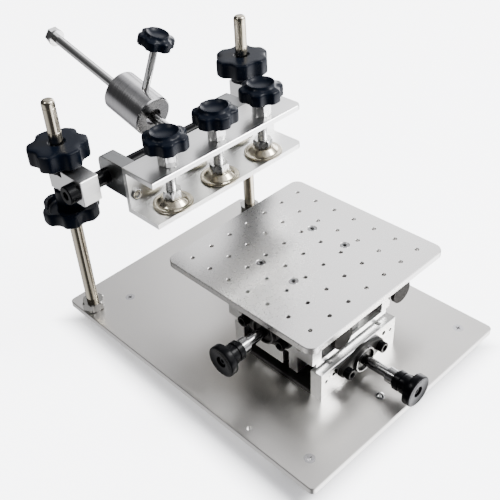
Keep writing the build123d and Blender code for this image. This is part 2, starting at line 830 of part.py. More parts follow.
def make_upper_end(side, height, screw_bore, label):
    """Make one upright end plate of the upper slide: side is -1 at the knob end."""
    outer = upper_x + side * slide_length / 2
    low_x = min(outer, outer - side * end_plate)
    with BuildPart() as plate:
        box_between(
            (low_x, upper_y - slide_width / 2, upper_low + floor_thickness),
            (low_x + end_plate, upper_y + slide_width / 2, upper_low + floor_thickness + height),
        )
        chamfer(plate.edges().group_by(Axis.Z)[-1] + plate.edges().filter_by(Axis.Z), block_edge)
        for y, bore in (
            (upper_y, screw_bore),
            (upper_y - guide_pitch / 2, guide_diameter),
            (upper_y + guide_pitch / 2, guide_diameter),
            (upper_y - bearing_screw_pitch / 2, bearing_screw_diameter),
            (upper_y + bearing_screw_pitch / 2, bearing_screw_diameter),
        ):
            bore_along(Plane((low_x, y, upper_screw_z), x_dir=(0, 1, 0), z_dir=(1, 0, 0)), bore, end_plate)
    save(plate, label)


make_upper_end(-1, upper_left_height, bearing_seat, "upper_left_plate")
make_upper_end(1, upper_right_height, screw_bearing_bore, "upper_right_plate")

with BuildPart() as upper_guides:
    for side in (-1, 1):
        y = upper_y + side * guide_pitch / 2
        guide_rod(Plane((upper_x - slide_length / 2, y, upper_screw_z), (0, 1, 0), (1, 0, 0)))
save(upper_guides, "upper_guides")

with BuildPart() as upper_bearing:
    flange_bearing(upper_left_face)
save(upper_bearing, "upper_bearing")

with BuildPart() as upper_bearing_screws:
    bearing_cap_screws(upper_left_face)
save(upper_bearing_screws, "upper_bearing_screws")

with BuildPart() as upper_lead_screw:
    lead_screw(upper_left_face, upper_knob_reach, slide_length + lead_tail)
save(upper_lead_screw, "upper_lead_screw")

with BuildPart() as upper_hand_knob:
    hand_knob(upper_left_face.offset(upper_knob_reach))
save(upper_hand_knob, "upper_hand_knob")

with BuildPart() as upper_carriage:
    box_between(
        (upper_x - carriage_length / 2, upper_y - carriage_width / 2, upper_carriage_low),
        (upper_x + carriage_length / 2, upper_y + carriage_width / 2, bracket_low),
    )
    for y in (upper_y - guide_pitch / 2, upper_y, upper_y + guide_pitch / 2):
        start = Plane((upper_x - carriage_length / 2, y, upper_screw_z), x_dir=(0, 1, 0), z_dir=(1, 0, 0))
        bore_along(start, guide_diameter + 2 * running_gap, carriage_length)
save(upper_carriage, "upper_carriage")


# Table on its bracket

with BuildPart() as table_bracket:
    bracket_right_x = table_x + table_screw_x / 2 + bracket_margin
    bracket_rear_y = table_y + table_screw_y / 2 + bracket_margin
    box_between(
        (upper_x - carriage_length / 2, upper_y - bracket_front, bracket_low),
        (bracket_right_x, bracket_rear_y, table_low),
    )
    for x, y in table_screw_places:
        bore_along(Plane((x, y, bracket_low)), table_screw_diameter, table_low - bracket_low)
save(table_bracket, "table_bracket")

with BuildPart() as work_table:
    with BuildSketch(Plane((table_x, table_y, table_low))):
        RectangleRounded(table_size, table_size, table_corner)
    extrude(amount=table_thickness)
    chamfer(work_table.edges().group_by(Axis.Z)[-1], plate_edge)
    with BuildSketch(Plane((table_x, table_y, table_low))):
        with GridLocations(pin_pitch, pin_pitch, pin_count, pin_count):
            Circle(pin_diameter / 2)
    extrude(amount=table_thickness, mode=Mode.SUBTRACT)
    table_circles = work_table.edges().filter_by(GeomType.CIRCLE).group_by(Axis.Z)[-1]
    chamfer(table_circles.filter_by(lambda edge: edge.radius < pin_diameter), pin_mouth)
    for x, y in table_screw_places:
        with Locations((x, y, table_top)):
            CounterSinkHole(table_screw_diameter / 2, table_screw_head / 2, counter_sink_angle=90)
save(work_table, "work_table")

with BuildPart() as table_screws:
    for x, y in table_screw_places:
        screw_top = table_top - table_screw_drop
        rod_along(Plane((x, y, bracket_low)), table_screw_diameter, screw_top - bracket_low)
        with Locations((x, y, screw_top - table_screw_sink / 2)):
            Cone(table_screw_diameter / 2, table_screw_head / 2 - table_screw_drop, table_screw_sink)
        with BuildSketch(Plane((x, y, screw_top - table_screw_key_depth))):
            RegularPolygon(table_screw_key / 2, 6, major_radius=False)
        extrude(amount=table_screw_key_depth, mode=Mode.SUBTRACT)
save(table_screws, "table_screws")

with BuildPart() as stop_discs:
    for side in (-1, 1):
        x = stop_disc_x + side * stop_disc_pitch / 2
        face = Plane((x, stop_disc_y, table_low - stop_disc_drop), x_dir=(1, 0, 0), z_dir=(0, 1, 0))
        rod_along(face, stop_disc_diameter, stop_disc_thickness)
        box_between(
            (x - stop_tab / 2, stop_disc_y, table_low - stop_disc_drop),
            (x + stop_tab / 2, stop_disc_y + stop_disc_thickness, table_low),
        )
save(stop_discs, "stop_discs")
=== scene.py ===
"""Looks of a stencil printing station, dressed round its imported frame.

Sizes are in millimetres in every class and turn into metres where a mesh is made.
The origin is the middle of the base plate's underside, +Y points to the posts, +Z up.
"""

import logging
import math
from dataclasses import dataclass
from enum import Enum

import bmesh
import bpy
import numpy as np
from mathutils import Matrix


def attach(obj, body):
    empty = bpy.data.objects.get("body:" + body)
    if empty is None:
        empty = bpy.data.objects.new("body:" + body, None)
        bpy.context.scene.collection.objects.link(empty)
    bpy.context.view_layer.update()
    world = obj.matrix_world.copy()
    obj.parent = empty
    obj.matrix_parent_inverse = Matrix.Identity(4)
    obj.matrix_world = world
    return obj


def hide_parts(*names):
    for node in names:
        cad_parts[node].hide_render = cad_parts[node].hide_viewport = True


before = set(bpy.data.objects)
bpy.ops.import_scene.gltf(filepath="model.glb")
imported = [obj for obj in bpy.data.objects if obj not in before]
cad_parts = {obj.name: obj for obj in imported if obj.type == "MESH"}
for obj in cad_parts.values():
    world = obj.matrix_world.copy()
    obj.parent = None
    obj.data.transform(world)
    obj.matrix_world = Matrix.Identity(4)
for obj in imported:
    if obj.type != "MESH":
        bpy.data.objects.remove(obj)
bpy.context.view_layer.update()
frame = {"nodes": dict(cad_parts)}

MM = 0.001
DECK = 5.0
SEGMENTS = 96
POST_PLACE = (93.0, 114.5)
PIVOT = (87.5, DECK + 131.0)
UP = (0, 0, 1)
Triple = tuple[float, float, float]
Surface = tuple[np.ndarray, np.ndarray]
log = logging.getLogger("station")


class Grain(Enum):
    """Direction in which the fine marks of a finish run, as noise cycles per metre on X, Y and Z."""

    EVEN = (900.0, 900.0, 900.0)
    ALONG_X = (14.0, 900.0, 900.0)
    ALONG_Y = (900.0, 14.0, 900.0)
    ROUND_Y = (60.0, 1100.0, 60.0)
    ROUND_Z = (60.0, 60.0, 1100.0)
    COARSE = (2600.0, 2600.0, 2600.0)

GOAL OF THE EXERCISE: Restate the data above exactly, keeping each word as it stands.

FINAL RESULT:
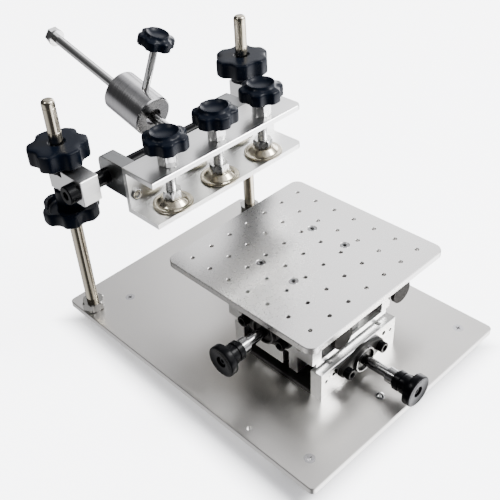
Keep writing the build123d and Blender code for this image. This is part 2, starting at line 830 of part.py. More parts follow.
def make_upper_end(side, height, screw_bore, label):
    """Make one upright end plate of the upper slide: side is -1 at the knob end."""
    outer = upper_x + side * slide_length / 2
    low_x = min(outer, outer - side * end_plate)
    with BuildPart() as plate:
        box_between(
            (low_x, upper_y - slide_width / 2, upper_low + floor_thickness),
            (low_x + end_plate, upper_y + slide_width / 2, upper_low + floor_thickness + height),
        )
        chamfer(plate.edges().group_by(Axis.Z)[-1] + plate.edges().filter_by(Axis.Z), block_edge)
        for y, bore in (
            (upper_y, screw_bore),
            (upper_y - guide_pitch / 2, guide_diameter),
            (upper_y + guide_pitch / 2, guide_diameter),
            (upper_y - bearing_screw_pitch / 2, bearing_screw_diameter),
            (upper_y + bearing_screw_pitch / 2, bearing_screw_diameter),
        ):
            bore_along(Plane((low_x, y, upper_screw_z), x_dir=(0, 1, 0), z_dir=(1, 0, 0)), bore, end_plate)
    save(plate, label)


make_upper_end(-1, upper_left_height, bearing_seat, "upper_left_plate")
make_upper_end(1, upper_right_height, screw_bearing_bore, "upper_right_plate")

with BuildPart() as upper_guides:
    for side in (-1, 1):
        y = upper_y + side * guide_pitch / 2
        guide_rod(Plane((upper_x - slide_length / 2, y, upper_screw_z), (0, 1, 0), (1, 0, 0)))
save(upper_guides, "upper_guides")

with BuildPart() as upper_bearing:
    flange_bearing(upper_left_face)
save(upper_bearing, "upper_bearing")

with BuildPart() as upper_bearing_screws:
    bearing_cap_screws(upper_left_face)
save(upper_bearing_screws, "upper_bearing_screws")

with BuildPart() as upper_lead_screw:
    lead_screw(upper_left_face, upper_knob_reach, slide_length + lead_tail)
save(upper_lead_screw, "upper_lead_screw")

with BuildPart() as upper_hand_knob:
    hand_knob(upper_left_face.offset(upper_knob_reach))
save(upper_hand_knob, "upper_hand_knob")

with BuildPart() as upper_carriage:
    box_between(
        (upper_x - carriage_length / 2, upper_y - carriage_width / 2, upper_carriage_low),
        (upper_x + carriage_length / 2, upper_y + carriage_width / 2, bracket_low),
    )
    for y in (upper_y - guide_pitch / 2, upper_y, upper_y + guide_pitch / 2):
        start = Plane((upper_x - carriage_length / 2, y, upper_screw_z), x_dir=(0, 1, 0), z_dir=(1, 0, 0))
        bore_along(start, guide_diameter + 2 * running_gap, carriage_length)
save(upper_carriage, "upper_carriage")


# Table on its bracket

with BuildPart() as table_bracket:
    bracket_right_x = table_x + table_screw_x / 2 + bracket_margin
    bracket_rear_y = table_y + table_screw_y / 2 + bracket_margin
    box_between(
        (upper_x - carriage_length / 2, upper_y - bracket_front, bracket_low),
        (bracket_right_x, bracket_rear_y, table_low),
    )
    for x, y in table_screw_places:
        bore_along(Plane((x, y, bracket_low)), table_screw_diameter, table_low - bracket_low)
save(table_bracket, "table_bracket")

with BuildPart() as work_table:
    with BuildSketch(Plane((table_x, table_y, table_low))):
        RectangleRounded(table_size, table_size, table_corner)
    extrude(amount=table_thickness)
    chamfer(work_table.edges().group_by(Axis.Z)[-1], plate_edge)
    with BuildSketch(Plane((table_x, table_y, table_low))):
        with GridLocations(pin_pitch, pin_pitch, pin_count, pin_count):
            Circle(pin_diameter / 2)
    extrude(amount=table_thickness, mode=Mode.SUBTRACT)
    table_circles = work_table.edges().filter_by(GeomType.CIRCLE).group_by(Axis.Z)[-1]
    chamfer(table_circles.filter_by(lambda edge: edge.radius < pin_diameter), pin_mouth)
    for x, y in table_screw_places:
        with Locations((x, y, table_top)):
            CounterSinkHole(table_screw_diameter / 2, table_screw_head / 2, counter_sink_angle=90)
save(work_table, "work_table")

with BuildPart() as table_screws:
    for x, y in table_screw_places:
        screw_top = table_top - table_screw_drop
        rod_along(Plane((x, y, bracket_low)), table_screw_diameter, screw_top - bracket_low)
        with Locations((x, y, screw_top - table_screw_sink / 2)):
            Cone(table_screw_diameter / 2, table_screw_head / 2 - table_screw_drop, table_screw_sink)
        with BuildSketch(Plane((x, y, screw_top - table_screw_key_depth))):
            RegularPolygon(table_screw_key / 2, 6, major_radius=False)
        extrude(amount=table_screw_key_depth, mode=Mode.SUBTRACT)
save(table_screws, "table_screws")

with BuildPart() as stop_discs:
    for side in (-1, 1):
        x = stop_disc_x + side * stop_disc_pitch / 2
        face = Plane((x, stop_disc_y, table_low - stop_disc_drop), x_dir=(1, 0, 0), z_dir=(0, 1, 0))
        rod_along(face, stop_disc_diameter, stop_disc_thickness)
        box_between(
            (x - stop_tab / 2, stop_disc_y, table_low - stop_disc_drop),
            (x + stop_tab / 2, stop_disc_y + stop_disc_thickness, table_low),
        )
save(stop_discs, "stop_discs")
=== scene.py ===
"""Looks of a stencil printing station, dressed round its imported frame.

Sizes are in millimetres in every class and turn into metres where a mesh is made.
The origin is the middle of the base plate's underside, +Y points to the posts, +Z up.
"""

import logging
import math
from dataclasses import dataclass
from enum import Enum

import bmesh
import bpy
import numpy as np
from mathutils import Matrix


def attach(obj, body):
    empty = bpy.data.objects.get("body:" + body)
    if empty is None:
        empty = bpy.data.objects.new("body:" + body, None)
        bpy.context.scene.collection.objects.link(empty)
    bpy.context.view_layer.update()
    world = obj.matrix_world.copy()
    obj.parent = empty
    obj.matrix_parent_inverse = Matrix.Identity(4)
    obj.matrix_world = world
    return obj


def hide_parts(*names):
    for node in names:
        cad_parts[node].hide_render = cad_parts[node].hide_viewport = True


before = set(bpy.data.objects)
bpy.ops.import_scene.gltf(filepath="model.glb")
imported = [obj for obj in bpy.data.objects if obj not in before]
cad_parts = {obj.name: obj for obj in imported if obj.type == "MESH"}
for obj in cad_parts.values():
    world = obj.matrix_world.copy()
    obj.parent = None
    obj.data.transform(world)
    obj.matrix_world = Matrix.Identity(4)
for obj in imported:
    if obj.type != "MESH":
        bpy.data.objects.remove(obj)
bpy.context.view_layer.update()
frame = {"nodes": dict(cad_parts)}

MM = 0.001
DECK = 5.0
SEGMENTS = 96
POST_PLACE = (93.0, 114.5)
PIVOT = (87.5, DECK + 131.0)
UP = (0, 0, 1)
Triple = tuple[float, float, float]
Surface = tuple[np.ndarray, np.ndarray]
log = logging.getLogger("station")


class Grain(Enum):
    """Direction in which the fine marks of a finish run, as noise cycles per metre on X, Y and Z."""

    EVEN = (900.0, 900.0, 900.0)
    ALONG_X = (14.0, 900.0, 900.0)
    ALONG_Y = (900.0, 14.0, 900.0)
    ROUND_Y = (60.0, 1100.0, 60.0)
    ROUND_Z = (60.0, 60.0, 1100.0)
    COARSE = (2600.0, 2600.0, 2600.0)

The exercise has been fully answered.